L If not pursuing A-level homework, you can delete everything from here on down.
Create a “spiffy looking” graph of length (y axis) vs. age (x axis) for the walleye data with each sex graphed separately. Try to include both males and females in the same figure (rather than 2 separate figures) and try to use color to differentiate them. You might want to explore “jitter” to prevent all of the data points from piling on top of each other along the integer values of age. Try also to include trend lines for each sex (geom_smooth in ggplot2 would be great for this - look back on the HW00 assignment for clues).
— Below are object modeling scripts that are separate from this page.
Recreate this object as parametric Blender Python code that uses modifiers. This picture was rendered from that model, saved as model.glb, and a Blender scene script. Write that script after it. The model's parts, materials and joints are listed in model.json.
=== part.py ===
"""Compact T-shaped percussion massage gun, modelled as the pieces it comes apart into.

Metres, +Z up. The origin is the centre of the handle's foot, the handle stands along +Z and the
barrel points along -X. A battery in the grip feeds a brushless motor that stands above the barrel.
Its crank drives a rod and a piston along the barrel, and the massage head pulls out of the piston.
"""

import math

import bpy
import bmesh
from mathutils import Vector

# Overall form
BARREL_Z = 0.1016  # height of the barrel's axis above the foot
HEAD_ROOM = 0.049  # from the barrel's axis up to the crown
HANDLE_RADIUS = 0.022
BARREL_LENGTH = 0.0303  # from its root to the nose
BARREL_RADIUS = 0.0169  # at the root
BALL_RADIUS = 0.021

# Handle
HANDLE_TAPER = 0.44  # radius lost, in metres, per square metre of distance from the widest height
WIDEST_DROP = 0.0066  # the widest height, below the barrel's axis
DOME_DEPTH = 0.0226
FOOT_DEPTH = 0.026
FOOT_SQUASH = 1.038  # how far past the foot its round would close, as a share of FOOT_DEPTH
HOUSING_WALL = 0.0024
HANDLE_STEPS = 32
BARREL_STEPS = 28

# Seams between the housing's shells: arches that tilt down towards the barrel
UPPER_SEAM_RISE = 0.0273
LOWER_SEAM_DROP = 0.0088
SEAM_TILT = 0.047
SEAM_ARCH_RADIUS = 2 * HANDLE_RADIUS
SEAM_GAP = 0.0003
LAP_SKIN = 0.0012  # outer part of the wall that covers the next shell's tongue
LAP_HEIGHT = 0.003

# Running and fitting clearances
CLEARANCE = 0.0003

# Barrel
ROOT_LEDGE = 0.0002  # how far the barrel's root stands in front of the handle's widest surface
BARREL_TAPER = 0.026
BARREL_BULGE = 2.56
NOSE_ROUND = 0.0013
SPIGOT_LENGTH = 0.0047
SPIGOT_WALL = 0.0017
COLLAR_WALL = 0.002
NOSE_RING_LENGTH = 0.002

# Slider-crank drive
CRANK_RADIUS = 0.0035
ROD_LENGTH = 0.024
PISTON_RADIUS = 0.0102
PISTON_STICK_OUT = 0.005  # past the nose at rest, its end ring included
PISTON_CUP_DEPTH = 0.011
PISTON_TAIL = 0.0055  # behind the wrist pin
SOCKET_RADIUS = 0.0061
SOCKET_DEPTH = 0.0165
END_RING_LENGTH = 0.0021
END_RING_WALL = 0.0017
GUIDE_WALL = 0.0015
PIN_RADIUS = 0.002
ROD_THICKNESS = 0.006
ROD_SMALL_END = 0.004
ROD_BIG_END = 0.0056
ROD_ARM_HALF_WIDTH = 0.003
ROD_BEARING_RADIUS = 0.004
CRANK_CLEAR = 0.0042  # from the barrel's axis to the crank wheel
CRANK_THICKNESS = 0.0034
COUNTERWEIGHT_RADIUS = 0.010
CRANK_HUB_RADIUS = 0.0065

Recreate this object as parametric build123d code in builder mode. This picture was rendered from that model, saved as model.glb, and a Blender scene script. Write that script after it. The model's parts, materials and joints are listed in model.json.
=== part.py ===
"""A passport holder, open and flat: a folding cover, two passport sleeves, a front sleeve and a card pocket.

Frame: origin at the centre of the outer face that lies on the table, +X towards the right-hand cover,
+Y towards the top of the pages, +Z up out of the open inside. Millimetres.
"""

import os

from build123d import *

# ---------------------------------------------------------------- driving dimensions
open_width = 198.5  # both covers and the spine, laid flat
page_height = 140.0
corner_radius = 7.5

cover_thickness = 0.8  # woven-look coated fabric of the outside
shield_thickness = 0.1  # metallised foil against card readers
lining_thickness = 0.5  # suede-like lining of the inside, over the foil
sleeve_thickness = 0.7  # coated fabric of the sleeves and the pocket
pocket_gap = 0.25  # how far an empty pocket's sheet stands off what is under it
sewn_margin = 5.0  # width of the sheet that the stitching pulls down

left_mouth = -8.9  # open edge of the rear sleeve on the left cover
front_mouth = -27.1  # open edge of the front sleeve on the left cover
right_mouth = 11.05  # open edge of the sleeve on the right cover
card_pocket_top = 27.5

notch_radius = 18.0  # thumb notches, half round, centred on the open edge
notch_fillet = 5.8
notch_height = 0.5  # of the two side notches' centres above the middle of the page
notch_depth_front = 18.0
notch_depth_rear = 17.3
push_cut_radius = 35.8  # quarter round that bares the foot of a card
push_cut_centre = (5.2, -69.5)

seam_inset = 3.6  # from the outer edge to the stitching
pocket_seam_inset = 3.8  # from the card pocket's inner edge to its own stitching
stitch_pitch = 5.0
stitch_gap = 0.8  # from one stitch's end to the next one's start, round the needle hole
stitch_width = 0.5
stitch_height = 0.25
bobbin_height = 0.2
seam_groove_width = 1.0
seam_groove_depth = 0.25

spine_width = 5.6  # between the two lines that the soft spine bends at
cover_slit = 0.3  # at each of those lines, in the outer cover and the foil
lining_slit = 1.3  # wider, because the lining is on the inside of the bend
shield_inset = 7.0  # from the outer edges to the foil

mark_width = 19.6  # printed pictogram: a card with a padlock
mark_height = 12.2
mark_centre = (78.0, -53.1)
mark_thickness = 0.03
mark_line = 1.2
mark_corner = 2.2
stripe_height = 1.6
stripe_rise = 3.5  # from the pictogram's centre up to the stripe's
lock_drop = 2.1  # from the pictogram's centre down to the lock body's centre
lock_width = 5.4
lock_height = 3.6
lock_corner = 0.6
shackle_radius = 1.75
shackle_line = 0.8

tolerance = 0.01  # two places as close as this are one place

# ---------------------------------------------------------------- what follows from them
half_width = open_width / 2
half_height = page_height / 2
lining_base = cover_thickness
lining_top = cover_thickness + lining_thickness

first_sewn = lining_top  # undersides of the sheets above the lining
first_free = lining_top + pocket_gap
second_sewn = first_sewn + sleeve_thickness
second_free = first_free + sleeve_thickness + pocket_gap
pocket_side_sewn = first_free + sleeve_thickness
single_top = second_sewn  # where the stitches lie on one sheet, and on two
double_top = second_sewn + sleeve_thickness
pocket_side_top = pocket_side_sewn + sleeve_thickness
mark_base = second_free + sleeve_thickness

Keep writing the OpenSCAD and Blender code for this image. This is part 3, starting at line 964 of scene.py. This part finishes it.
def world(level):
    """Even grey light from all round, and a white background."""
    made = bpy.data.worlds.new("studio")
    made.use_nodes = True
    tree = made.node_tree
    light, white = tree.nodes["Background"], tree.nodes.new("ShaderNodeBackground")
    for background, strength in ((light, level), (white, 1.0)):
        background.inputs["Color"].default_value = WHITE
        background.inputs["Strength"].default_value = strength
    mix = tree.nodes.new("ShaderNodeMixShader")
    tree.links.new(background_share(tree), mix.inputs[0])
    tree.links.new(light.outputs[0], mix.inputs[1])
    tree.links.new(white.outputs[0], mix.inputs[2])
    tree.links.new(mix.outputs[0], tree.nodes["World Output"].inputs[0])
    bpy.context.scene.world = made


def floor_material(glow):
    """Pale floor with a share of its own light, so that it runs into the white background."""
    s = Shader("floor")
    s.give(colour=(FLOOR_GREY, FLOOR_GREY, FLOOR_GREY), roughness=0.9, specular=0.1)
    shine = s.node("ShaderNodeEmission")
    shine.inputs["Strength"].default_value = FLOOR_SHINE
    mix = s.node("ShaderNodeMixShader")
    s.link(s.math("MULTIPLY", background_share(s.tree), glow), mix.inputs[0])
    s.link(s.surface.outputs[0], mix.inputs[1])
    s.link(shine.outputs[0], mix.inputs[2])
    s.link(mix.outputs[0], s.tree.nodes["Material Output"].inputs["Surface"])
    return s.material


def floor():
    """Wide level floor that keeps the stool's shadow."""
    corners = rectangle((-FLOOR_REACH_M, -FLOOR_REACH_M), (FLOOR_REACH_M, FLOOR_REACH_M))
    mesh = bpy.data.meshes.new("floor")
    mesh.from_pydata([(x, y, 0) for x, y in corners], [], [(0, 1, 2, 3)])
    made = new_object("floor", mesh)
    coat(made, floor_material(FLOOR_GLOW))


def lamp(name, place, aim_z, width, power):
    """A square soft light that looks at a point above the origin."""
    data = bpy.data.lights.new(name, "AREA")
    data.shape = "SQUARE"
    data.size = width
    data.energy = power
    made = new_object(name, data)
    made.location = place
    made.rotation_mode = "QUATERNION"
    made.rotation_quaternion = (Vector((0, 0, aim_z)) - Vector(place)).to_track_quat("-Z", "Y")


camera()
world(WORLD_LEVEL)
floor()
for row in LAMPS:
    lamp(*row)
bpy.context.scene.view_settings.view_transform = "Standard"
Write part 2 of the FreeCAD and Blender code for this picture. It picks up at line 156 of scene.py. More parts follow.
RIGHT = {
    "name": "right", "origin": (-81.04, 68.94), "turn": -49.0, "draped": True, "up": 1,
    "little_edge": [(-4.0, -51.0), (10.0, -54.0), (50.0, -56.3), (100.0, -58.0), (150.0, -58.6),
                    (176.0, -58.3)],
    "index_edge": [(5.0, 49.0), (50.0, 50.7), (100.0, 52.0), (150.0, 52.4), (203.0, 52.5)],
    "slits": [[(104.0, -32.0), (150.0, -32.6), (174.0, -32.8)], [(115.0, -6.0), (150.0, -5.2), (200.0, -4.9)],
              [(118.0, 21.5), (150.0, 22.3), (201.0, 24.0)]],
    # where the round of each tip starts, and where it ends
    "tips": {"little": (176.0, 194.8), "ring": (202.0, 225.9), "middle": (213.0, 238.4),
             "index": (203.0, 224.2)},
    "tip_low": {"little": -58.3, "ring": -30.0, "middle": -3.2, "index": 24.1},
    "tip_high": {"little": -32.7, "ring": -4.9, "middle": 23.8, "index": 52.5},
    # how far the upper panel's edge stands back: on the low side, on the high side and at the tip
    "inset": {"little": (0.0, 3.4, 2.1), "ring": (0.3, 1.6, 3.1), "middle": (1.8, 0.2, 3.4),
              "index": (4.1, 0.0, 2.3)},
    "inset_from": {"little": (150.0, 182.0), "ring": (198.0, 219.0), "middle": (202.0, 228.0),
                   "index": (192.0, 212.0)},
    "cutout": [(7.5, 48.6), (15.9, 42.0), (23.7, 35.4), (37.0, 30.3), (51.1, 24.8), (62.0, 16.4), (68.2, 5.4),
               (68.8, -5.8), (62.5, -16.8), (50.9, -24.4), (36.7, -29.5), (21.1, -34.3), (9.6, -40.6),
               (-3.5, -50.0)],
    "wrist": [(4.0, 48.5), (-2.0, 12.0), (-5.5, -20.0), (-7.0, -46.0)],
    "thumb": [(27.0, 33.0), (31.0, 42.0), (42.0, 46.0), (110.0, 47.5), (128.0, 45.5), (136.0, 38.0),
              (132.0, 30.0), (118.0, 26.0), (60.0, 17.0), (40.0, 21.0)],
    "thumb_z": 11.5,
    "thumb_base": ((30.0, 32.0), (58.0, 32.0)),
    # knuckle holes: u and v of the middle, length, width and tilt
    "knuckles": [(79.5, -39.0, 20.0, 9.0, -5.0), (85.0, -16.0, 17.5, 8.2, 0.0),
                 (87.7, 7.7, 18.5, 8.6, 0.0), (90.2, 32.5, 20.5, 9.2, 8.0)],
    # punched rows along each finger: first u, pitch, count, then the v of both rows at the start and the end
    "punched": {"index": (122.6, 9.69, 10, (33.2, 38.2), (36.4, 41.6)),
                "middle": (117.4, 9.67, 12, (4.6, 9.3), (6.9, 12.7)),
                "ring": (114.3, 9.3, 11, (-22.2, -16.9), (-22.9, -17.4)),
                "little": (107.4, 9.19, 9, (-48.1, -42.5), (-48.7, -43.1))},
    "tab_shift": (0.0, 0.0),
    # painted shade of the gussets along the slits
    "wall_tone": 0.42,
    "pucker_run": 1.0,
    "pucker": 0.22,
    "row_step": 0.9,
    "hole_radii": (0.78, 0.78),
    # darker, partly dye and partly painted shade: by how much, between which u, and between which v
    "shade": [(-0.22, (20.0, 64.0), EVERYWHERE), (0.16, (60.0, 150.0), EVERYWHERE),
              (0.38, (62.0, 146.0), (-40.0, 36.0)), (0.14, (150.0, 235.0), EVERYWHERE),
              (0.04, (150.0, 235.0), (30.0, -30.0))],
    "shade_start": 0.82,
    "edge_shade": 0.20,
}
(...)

#added color transparency so the overlapping points are visible
col_m <- adjustcolor("steelblue", alpha.f = 0.5)
col_f <- adjustcolor("firebrick", alpha.f = 0.5)
#Jitter also help swith the overlapping and piling up
plot(jitter(walleye$age, factor = 0.8), walleye$length,
col = ifelse(walleye$sex == "M", col_m, col_f),
pch = 16,
cex = 0.8,
main = "Walleye Length vs. Age by Sex (2026)",
xlab = "Age (Years)",
ylab = "Length (mm)")
#create a subset for the males so they have their specific trend line
#can't use geom_smooth and still working to remember/learn manual LOESS
abline(lm(length ~ age, data = subset(walleye, sex == "M")), col = "steelblue", lwd = 3)
#created a subset for the female best fit line
abline(lm(length ~ age, data = subset(walleye, sex == "F")),
col = "firebrick", lwd = 3)
#added the legend and used bty to remove its border
legend("topleft",
legend = c("Male", "Female"),
col = c("steelblue", "firebrick"),
pch = 16,
lwd = 2,
title = "Sex",
bty = "n")